[WORKING DATA start]

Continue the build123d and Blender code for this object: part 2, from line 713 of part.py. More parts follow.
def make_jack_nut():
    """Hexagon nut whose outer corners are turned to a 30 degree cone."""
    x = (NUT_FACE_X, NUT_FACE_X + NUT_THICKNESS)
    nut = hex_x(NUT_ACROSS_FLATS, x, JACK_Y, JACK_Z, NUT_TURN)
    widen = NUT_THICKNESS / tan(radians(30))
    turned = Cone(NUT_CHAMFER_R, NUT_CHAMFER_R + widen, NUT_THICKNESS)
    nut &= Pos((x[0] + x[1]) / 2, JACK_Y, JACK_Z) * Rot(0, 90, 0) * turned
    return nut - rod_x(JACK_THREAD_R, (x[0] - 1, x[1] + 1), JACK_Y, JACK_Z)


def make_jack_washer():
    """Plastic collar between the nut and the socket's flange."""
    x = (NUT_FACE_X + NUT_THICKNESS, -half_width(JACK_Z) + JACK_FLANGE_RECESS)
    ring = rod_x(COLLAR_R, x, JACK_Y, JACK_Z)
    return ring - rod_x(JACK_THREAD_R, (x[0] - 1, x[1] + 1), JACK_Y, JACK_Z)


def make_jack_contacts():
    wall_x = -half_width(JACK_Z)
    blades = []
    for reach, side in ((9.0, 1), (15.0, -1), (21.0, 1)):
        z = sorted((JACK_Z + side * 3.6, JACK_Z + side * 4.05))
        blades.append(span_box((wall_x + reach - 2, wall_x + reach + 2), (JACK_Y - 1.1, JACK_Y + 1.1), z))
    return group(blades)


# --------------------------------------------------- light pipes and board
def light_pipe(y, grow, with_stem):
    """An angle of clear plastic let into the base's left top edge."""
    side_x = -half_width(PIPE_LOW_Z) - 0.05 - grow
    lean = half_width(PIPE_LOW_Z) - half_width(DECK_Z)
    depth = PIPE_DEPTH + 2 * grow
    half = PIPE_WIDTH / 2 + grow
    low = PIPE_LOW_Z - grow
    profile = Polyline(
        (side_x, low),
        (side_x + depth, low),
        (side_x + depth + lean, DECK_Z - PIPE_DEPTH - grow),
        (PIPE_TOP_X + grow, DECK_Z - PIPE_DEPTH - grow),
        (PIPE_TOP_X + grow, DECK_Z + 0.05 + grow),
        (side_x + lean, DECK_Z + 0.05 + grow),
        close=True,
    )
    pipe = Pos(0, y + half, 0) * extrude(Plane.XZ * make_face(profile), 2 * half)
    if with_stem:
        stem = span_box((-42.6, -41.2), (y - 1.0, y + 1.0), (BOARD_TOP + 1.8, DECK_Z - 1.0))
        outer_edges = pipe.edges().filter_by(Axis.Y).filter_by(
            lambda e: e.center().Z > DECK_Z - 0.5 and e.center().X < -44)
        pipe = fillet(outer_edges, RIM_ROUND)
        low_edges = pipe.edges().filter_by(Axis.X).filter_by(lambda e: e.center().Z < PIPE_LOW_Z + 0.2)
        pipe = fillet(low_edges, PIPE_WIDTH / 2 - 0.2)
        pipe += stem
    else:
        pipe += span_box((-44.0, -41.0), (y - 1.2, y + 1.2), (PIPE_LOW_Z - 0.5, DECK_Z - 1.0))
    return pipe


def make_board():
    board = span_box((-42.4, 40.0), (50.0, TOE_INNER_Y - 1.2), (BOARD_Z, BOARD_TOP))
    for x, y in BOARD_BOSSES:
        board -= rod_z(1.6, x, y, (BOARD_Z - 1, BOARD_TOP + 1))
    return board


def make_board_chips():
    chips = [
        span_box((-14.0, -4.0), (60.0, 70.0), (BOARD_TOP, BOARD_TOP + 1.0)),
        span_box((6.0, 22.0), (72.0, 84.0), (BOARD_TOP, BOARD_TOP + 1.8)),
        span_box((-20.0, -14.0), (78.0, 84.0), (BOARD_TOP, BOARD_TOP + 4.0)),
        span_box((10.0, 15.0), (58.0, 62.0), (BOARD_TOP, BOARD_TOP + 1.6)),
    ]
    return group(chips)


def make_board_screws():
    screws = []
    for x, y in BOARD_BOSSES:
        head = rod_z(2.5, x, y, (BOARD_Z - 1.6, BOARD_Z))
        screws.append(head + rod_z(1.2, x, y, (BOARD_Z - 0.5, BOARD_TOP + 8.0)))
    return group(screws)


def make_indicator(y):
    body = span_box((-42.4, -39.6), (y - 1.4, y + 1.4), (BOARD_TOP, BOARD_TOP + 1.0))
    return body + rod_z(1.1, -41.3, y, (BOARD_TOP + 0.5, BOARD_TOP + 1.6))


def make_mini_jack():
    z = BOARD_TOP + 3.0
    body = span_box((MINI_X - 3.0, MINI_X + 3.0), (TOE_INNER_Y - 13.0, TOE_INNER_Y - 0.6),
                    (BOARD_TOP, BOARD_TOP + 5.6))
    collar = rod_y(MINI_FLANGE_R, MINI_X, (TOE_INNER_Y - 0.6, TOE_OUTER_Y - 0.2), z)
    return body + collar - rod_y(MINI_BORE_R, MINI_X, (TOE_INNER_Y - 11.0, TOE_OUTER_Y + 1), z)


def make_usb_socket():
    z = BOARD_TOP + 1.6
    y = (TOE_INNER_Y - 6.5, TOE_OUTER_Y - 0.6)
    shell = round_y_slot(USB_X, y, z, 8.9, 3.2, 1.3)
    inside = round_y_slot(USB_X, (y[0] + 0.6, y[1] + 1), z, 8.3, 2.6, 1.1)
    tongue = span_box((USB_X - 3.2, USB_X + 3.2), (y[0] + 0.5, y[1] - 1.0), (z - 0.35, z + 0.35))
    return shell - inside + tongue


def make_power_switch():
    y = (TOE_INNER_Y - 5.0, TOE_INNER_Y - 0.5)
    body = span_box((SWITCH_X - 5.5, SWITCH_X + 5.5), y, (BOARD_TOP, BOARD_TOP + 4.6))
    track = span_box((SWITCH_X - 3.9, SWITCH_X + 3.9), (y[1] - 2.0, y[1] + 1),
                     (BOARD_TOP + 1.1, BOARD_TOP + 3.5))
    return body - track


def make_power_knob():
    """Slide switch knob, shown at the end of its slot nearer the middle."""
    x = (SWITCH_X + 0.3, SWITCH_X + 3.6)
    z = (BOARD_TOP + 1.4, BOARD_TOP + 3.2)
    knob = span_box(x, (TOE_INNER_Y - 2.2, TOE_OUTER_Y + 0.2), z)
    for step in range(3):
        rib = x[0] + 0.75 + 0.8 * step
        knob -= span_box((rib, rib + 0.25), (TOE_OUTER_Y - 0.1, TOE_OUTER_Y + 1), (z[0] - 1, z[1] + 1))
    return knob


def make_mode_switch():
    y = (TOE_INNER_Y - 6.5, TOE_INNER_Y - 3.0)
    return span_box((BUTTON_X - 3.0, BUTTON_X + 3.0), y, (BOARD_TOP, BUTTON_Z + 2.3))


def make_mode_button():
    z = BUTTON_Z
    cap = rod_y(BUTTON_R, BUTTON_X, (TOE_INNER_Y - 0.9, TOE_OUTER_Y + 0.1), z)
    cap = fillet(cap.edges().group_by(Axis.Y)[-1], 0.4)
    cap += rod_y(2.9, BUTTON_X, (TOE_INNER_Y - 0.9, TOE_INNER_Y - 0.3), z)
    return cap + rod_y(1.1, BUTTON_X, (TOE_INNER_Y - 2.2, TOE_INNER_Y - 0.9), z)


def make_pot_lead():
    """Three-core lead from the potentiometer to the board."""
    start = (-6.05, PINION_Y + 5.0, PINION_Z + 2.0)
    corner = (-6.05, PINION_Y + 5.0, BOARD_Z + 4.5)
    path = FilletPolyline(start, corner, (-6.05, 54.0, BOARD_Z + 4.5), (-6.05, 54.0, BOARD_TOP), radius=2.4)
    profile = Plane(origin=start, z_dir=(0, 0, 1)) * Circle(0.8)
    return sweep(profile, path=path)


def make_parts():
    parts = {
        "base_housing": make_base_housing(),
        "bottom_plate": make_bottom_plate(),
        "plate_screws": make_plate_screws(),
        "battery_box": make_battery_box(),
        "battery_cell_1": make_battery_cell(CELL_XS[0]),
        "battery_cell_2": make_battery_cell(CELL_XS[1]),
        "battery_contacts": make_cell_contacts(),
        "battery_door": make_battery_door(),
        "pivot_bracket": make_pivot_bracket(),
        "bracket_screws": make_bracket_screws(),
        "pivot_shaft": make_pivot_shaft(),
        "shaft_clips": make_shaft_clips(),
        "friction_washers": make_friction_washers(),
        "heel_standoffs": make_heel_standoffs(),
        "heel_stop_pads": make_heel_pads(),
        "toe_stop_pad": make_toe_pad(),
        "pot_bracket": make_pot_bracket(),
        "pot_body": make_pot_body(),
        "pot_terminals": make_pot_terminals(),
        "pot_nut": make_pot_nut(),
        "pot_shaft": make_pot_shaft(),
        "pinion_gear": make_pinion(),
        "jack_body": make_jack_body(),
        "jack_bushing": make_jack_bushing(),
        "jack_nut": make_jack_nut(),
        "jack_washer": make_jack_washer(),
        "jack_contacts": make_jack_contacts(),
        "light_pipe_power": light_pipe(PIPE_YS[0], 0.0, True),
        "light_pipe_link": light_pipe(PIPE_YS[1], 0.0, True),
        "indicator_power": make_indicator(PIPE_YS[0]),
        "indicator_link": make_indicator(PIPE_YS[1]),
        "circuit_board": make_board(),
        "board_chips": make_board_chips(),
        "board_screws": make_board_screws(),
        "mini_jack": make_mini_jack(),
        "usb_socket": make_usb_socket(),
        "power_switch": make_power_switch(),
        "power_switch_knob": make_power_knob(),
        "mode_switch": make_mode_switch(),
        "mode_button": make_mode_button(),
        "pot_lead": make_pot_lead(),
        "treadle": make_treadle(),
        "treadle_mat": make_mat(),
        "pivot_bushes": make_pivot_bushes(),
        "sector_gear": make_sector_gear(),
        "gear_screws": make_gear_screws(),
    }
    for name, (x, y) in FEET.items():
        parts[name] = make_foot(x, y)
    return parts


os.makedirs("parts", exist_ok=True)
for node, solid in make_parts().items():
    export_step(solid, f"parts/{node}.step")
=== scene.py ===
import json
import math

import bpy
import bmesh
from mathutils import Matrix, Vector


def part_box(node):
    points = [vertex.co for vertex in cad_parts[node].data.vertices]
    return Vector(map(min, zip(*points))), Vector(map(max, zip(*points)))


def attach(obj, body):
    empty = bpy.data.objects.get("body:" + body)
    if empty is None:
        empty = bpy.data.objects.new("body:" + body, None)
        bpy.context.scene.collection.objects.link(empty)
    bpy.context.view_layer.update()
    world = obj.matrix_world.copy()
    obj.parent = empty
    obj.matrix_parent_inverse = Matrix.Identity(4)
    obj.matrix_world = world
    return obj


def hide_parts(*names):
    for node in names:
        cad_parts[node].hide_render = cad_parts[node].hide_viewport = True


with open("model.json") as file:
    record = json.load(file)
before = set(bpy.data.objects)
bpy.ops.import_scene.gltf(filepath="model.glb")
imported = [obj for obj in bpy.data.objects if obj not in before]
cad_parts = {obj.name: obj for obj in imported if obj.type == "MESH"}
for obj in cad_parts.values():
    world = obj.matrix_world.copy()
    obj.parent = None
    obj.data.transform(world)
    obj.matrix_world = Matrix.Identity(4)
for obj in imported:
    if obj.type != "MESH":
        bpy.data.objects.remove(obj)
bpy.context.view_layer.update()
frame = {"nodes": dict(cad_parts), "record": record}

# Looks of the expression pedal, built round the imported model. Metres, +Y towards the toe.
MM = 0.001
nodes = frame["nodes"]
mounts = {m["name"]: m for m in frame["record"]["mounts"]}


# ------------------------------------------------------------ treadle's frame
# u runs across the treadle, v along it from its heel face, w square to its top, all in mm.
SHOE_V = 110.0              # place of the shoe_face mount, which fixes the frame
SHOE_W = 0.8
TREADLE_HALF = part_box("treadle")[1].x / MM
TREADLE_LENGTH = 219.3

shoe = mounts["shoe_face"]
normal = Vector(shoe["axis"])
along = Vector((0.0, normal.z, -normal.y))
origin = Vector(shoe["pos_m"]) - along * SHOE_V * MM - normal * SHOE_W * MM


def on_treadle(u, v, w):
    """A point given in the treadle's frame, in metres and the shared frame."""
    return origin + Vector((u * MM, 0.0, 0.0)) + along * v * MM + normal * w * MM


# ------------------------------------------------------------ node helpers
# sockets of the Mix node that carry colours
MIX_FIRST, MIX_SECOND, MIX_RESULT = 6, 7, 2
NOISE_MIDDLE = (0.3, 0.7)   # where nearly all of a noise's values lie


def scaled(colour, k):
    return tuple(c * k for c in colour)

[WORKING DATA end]
[WORKING DATA start]

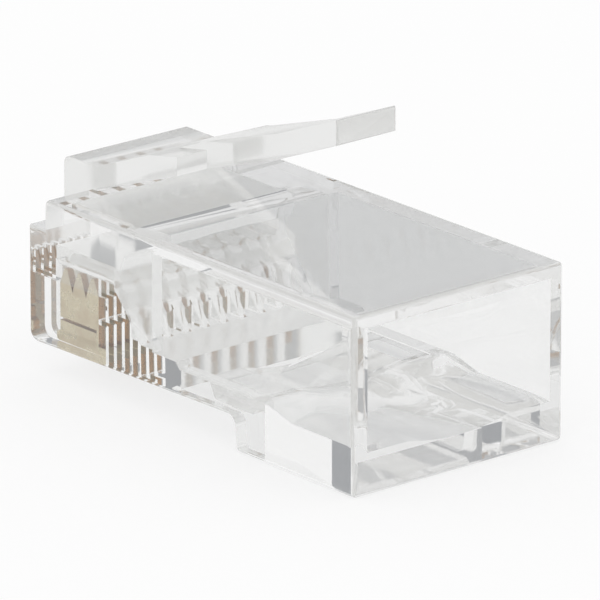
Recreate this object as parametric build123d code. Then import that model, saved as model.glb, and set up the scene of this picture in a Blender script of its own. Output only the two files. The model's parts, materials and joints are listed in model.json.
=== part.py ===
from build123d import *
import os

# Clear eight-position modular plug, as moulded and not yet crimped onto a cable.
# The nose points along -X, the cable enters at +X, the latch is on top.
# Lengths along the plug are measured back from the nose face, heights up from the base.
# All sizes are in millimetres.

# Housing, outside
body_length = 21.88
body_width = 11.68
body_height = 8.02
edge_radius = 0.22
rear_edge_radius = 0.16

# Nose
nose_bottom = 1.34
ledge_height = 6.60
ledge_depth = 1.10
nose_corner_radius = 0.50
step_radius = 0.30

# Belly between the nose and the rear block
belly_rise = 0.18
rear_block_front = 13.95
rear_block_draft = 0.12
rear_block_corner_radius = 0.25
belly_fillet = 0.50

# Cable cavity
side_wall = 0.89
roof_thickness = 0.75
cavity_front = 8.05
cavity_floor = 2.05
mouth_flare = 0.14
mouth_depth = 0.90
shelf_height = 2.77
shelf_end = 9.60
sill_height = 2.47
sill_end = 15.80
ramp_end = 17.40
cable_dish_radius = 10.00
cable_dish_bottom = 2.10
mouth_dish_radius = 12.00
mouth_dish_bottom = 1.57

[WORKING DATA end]
[WORKING DATA start]

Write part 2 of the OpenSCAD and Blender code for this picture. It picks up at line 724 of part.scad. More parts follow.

[WORKING DATA end]

**AIM OF THE EXERCISE:** Find all lines holding the string "that" and copy them.

**REPLY:**
# sockets of the Mix node that carry colours
Recreate this object as parametric build123d code. Then import that model, saved as model.glb, and set up the scene of this picture in a Blender script of its own. Output only the two files. The model's parts, materials and joints are listed in model.json.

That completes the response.